Start Exercise input
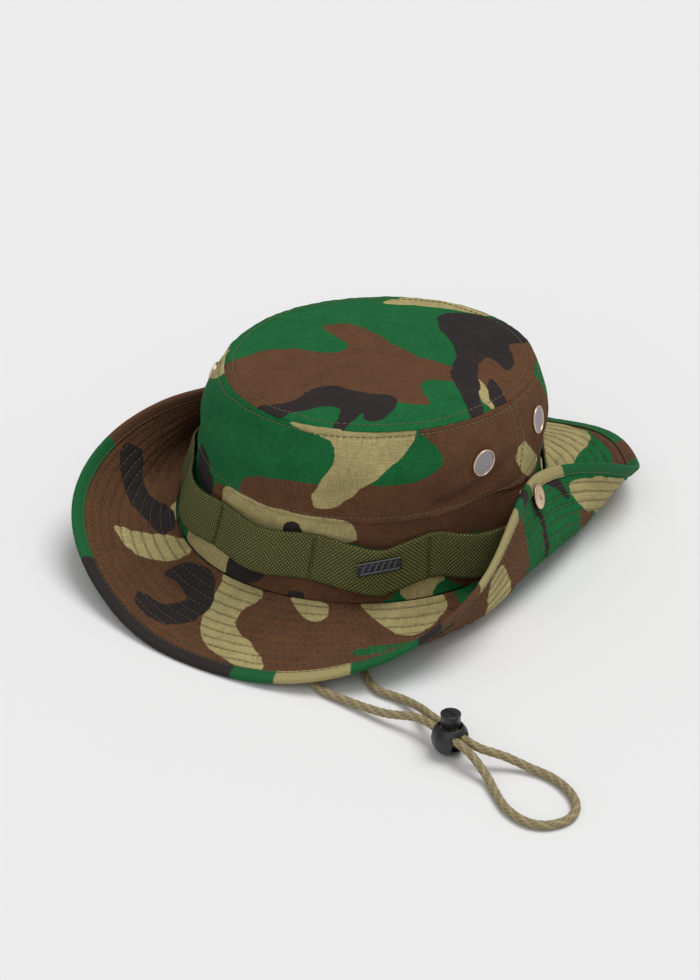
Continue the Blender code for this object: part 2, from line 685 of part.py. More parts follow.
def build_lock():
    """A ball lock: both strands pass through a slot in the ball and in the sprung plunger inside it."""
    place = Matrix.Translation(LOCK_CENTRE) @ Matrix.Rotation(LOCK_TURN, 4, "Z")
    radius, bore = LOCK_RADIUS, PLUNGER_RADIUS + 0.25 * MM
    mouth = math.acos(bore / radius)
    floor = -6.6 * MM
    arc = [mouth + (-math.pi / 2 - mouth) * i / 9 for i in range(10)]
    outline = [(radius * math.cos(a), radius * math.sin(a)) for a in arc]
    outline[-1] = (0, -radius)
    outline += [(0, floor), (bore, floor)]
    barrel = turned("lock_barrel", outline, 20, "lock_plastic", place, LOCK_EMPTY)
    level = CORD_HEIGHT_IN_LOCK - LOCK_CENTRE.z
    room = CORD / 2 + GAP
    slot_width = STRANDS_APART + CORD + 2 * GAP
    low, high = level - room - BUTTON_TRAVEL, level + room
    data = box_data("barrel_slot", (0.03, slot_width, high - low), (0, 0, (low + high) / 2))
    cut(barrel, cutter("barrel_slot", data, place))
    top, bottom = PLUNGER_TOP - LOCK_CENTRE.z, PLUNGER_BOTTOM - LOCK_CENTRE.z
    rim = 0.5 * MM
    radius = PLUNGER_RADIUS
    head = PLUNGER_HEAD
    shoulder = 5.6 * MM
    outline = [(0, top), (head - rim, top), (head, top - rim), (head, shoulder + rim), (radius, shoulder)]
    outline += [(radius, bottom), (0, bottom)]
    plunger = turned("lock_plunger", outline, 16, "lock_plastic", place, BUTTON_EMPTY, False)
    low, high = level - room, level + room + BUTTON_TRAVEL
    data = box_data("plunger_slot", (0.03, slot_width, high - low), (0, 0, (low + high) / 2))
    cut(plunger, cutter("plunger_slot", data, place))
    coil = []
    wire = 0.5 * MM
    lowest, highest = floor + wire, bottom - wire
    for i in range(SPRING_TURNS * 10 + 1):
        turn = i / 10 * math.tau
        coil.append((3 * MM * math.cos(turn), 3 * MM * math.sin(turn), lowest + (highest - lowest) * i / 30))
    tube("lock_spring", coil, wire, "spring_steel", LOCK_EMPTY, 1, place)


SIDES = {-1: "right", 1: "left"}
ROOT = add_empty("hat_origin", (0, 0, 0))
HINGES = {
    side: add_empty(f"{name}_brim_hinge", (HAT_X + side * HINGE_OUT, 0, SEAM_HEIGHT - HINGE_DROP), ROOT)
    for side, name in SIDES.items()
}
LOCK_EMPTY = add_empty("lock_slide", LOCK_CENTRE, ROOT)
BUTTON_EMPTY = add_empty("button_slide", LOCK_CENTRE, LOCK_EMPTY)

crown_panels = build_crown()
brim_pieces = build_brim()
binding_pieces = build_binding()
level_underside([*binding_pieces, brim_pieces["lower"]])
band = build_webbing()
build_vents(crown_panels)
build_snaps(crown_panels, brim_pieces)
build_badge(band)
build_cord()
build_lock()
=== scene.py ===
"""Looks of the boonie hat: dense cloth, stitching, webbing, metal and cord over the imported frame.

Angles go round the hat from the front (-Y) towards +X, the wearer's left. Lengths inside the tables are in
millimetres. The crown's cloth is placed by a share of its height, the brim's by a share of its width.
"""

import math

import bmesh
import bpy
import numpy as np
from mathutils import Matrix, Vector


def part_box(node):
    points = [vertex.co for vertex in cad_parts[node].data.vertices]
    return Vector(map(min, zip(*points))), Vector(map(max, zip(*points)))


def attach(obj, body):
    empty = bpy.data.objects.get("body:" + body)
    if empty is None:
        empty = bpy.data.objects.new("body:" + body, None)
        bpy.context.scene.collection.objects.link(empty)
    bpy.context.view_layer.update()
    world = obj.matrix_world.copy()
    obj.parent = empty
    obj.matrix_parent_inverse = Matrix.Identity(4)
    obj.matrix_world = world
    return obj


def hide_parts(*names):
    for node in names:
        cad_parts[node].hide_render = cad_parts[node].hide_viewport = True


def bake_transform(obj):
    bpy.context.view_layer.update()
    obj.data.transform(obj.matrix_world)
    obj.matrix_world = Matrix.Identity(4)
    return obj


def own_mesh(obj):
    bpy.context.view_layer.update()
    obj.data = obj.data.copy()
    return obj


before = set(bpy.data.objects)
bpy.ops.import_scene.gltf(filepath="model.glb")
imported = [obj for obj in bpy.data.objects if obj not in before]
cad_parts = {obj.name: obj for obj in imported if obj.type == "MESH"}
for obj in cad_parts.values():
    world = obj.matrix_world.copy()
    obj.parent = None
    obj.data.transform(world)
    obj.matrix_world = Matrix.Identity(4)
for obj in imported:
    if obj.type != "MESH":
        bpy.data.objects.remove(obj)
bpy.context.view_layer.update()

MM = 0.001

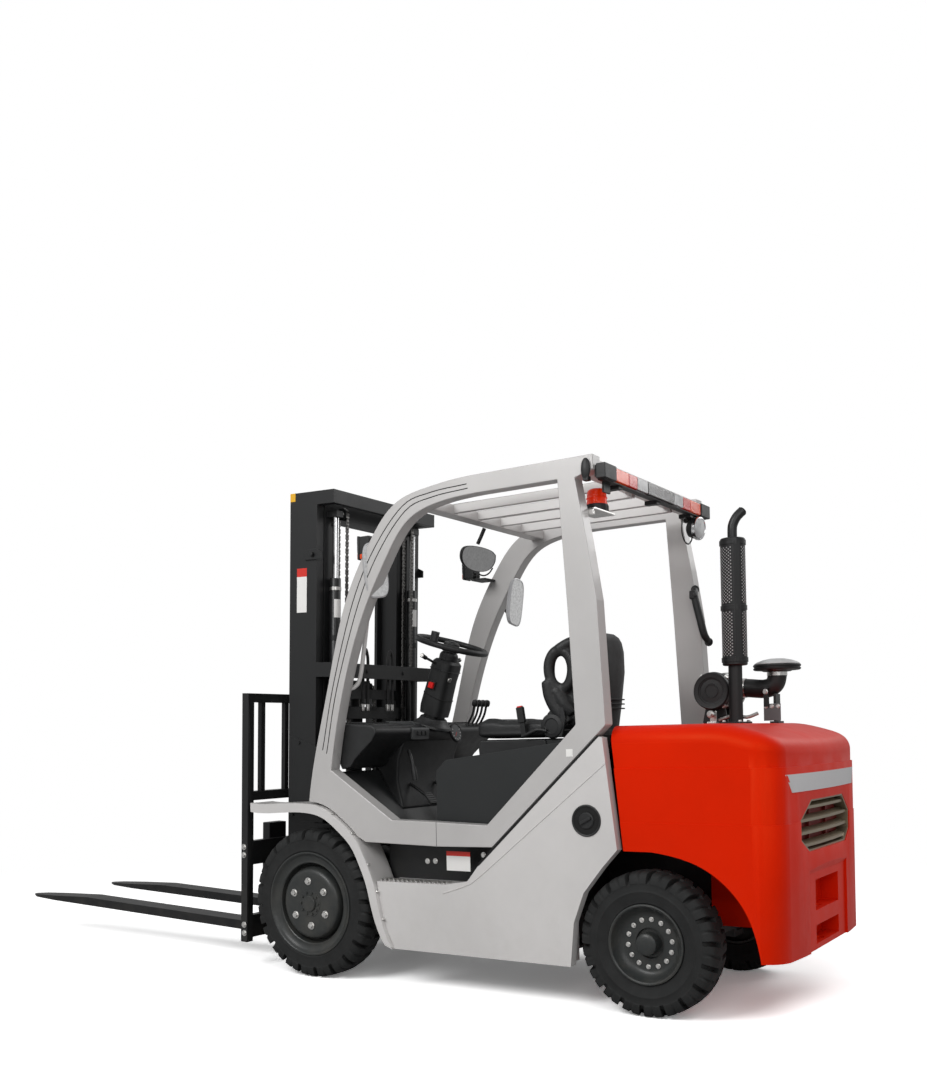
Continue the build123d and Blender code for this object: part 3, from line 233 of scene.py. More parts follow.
End Exercise input
Go through the listing and copy all of it exactly.

### Exercise answer
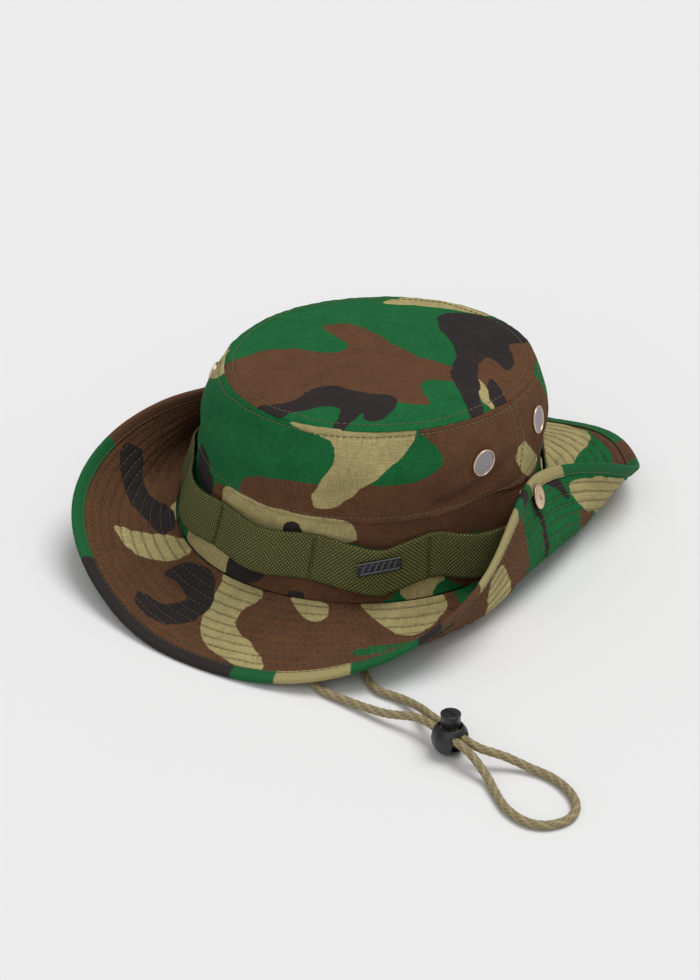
Continue the Blender code for this object: part 2, from line 685 of part.py. More parts follow.
def build_lock():
    """A ball lock: both strands pass through a slot in the ball and in the sprung plunger inside it."""
    place = Matrix.Translation(LOCK_CENTRE) @ Matrix.Rotation(LOCK_TURN, 4, "Z")
    radius, bore = LOCK_RADIUS, PLUNGER_RADIUS + 0.25 * MM
    mouth = math.acos(bore / radius)
    floor = -6.6 * MM
    arc = [mouth + (-math.pi / 2 - mouth) * i / 9 for i in range(10)]
    outline = [(radius * math.cos(a), radius * math.sin(a)) for a in arc]
    outline[-1] = (0, -radius)
    outline += [(0, floor), (bore, floor)]
    barrel = turned("lock_barrel", outline, 20, "lock_plastic", place, LOCK_EMPTY)
    level = CORD_HEIGHT_IN_LOCK - LOCK_CENTRE.z
    room = CORD / 2 + GAP
    slot_width = STRANDS_APART + CORD + 2 * GAP
    low, high = level - room - BUTTON_TRAVEL, level + room
    data = box_data("barrel_slot", (0.03, slot_width, high - low), (0, 0, (low + high) / 2))
    cut(barrel, cutter("barrel_slot", data, place))
    top, bottom = PLUNGER_TOP - LOCK_CENTRE.z, PLUNGER_BOTTOM - LOCK_CENTRE.z
    rim = 0.5 * MM
    radius = PLUNGER_RADIUS
    head = PLUNGER_HEAD
    shoulder = 5.6 * MM
    outline = [(0, top), (head - rim, top), (head, top - rim), (head, shoulder + rim), (radius, shoulder)]
    outline += [(radius, bottom), (0, bottom)]
    plunger = turned("lock_plunger", outline, 16, "lock_plastic", place, BUTTON_EMPTY, False)
    low, high = level - room, level + room + BUTTON_TRAVEL
    data = box_data("plunger_slot", (0.03, slot_width, high - low), (0, 0, (low + high) / 2))
    cut(plunger, cutter("plunger_slot", data, place))
    coil = []
    wire = 0.5 * MM
    lowest, highest = floor + wire, bottom - wire
    for i in range(SPRING_TURNS * 10 + 1):
        turn = i / 10 * math.tau
        coil.append((3 * MM * math.cos(turn), 3 * MM * math.sin(turn), lowest + (highest - lowest) * i / 30))
    tube("lock_spring", coil, wire, "spring_steel", LOCK_EMPTY, 1, place)


SIDES = {-1: "right", 1: "left"}
ROOT = add_empty("hat_origin", (0, 0, 0))
HINGES = {
    side: add_empty(f"{name}_brim_hinge", (HAT_X + side * HINGE_OUT, 0, SEAM_HEIGHT - HINGE_DROP), ROOT)
    for side, name in SIDES.items()
}
LOCK_EMPTY = add_empty("lock_slide", LOCK_CENTRE, ROOT)
BUTTON_EMPTY = add_empty("button_slide", LOCK_CENTRE, LOCK_EMPTY)

crown_panels = build_crown()
brim_pieces = build_brim()
binding_pieces = build_binding()
level_underside([*binding_pieces, brim_pieces["lower"]])
band = build_webbing()
build_vents(crown_panels)
build_snaps(crown_panels, brim_pieces)
build_badge(band)
build_cord()
build_lock()
=== scene.py ===
"""Looks of the boonie hat: dense cloth, stitching, webbing, metal and cord over the imported frame.

Angles go round the hat from the front (-Y) towards +X, the wearer's left. Lengths inside the tables are in
millimetres. The crown's cloth is placed by a share of its height, the brim's by a share of its width.
"""

import math

import bmesh
import bpy
import numpy as np
from mathutils import Matrix, Vector


def part_box(node):
    points = [vertex.co for vertex in cad_parts[node].data.vertices]
    return Vector(map(min, zip(*points))), Vector(map(max, zip(*points)))


def attach(obj, body):
    empty = bpy.data.objects.get("body:" + body)
    if empty is None:
        empty = bpy.data.objects.new("body:" + body, None)
        bpy.context.scene.collection.objects.link(empty)
    bpy.context.view_layer.update()
    world = obj.matrix_world.copy()
    obj.parent = empty
    obj.matrix_parent_inverse = Matrix.Identity(4)
    obj.matrix_world = world
    return obj


def hide_parts(*names):
    for node in names:
        cad_parts[node].hide_render = cad_parts[node].hide_viewport = True


def bake_transform(obj):
    bpy.context.view_layer.update()
    obj.data.transform(obj.matrix_world)
    obj.matrix_world = Matrix.Identity(4)
    return obj


def own_mesh(obj):
    bpy.context.view_layer.update()
    obj.data = obj.data.copy()
    return obj


before = set(bpy.data.objects)
bpy.ops.import_scene.gltf(filepath="model.glb")
imported = [obj for obj in bpy.data.objects if obj not in before]
cad_parts = {obj.name: obj for obj in imported if obj.type == "MESH"}
for obj in cad_parts.values():
    world = obj.matrix_world.copy()
    obj.parent = None
    obj.data.transform(world)
    obj.matrix_world = Matrix.Identity(4)
for obj in imported:
    if obj.type != "MESH":
        bpy.data.objects.remove(obj)
bpy.context.view_layer.update()

MM = 0.001

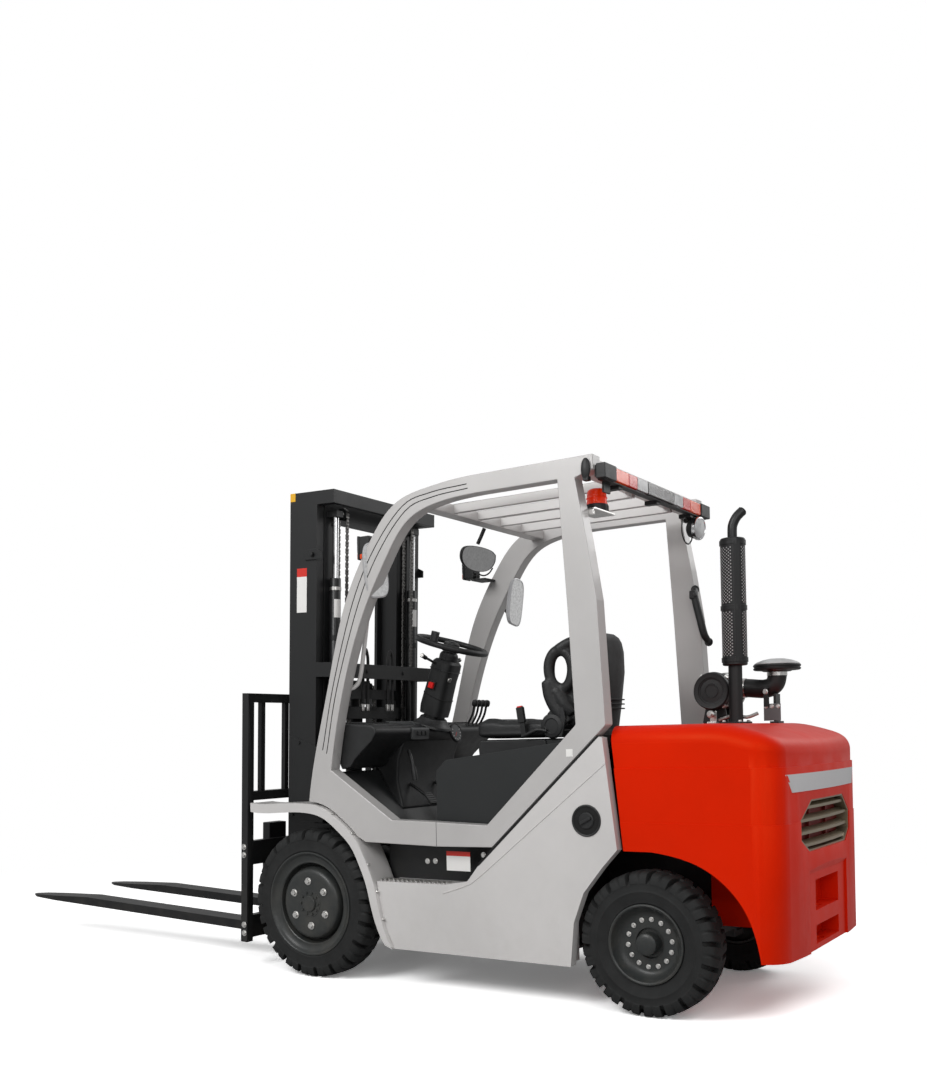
Continue the build123d and Blender code for this object: part 3, from line 233 of scene.py. More parts follow.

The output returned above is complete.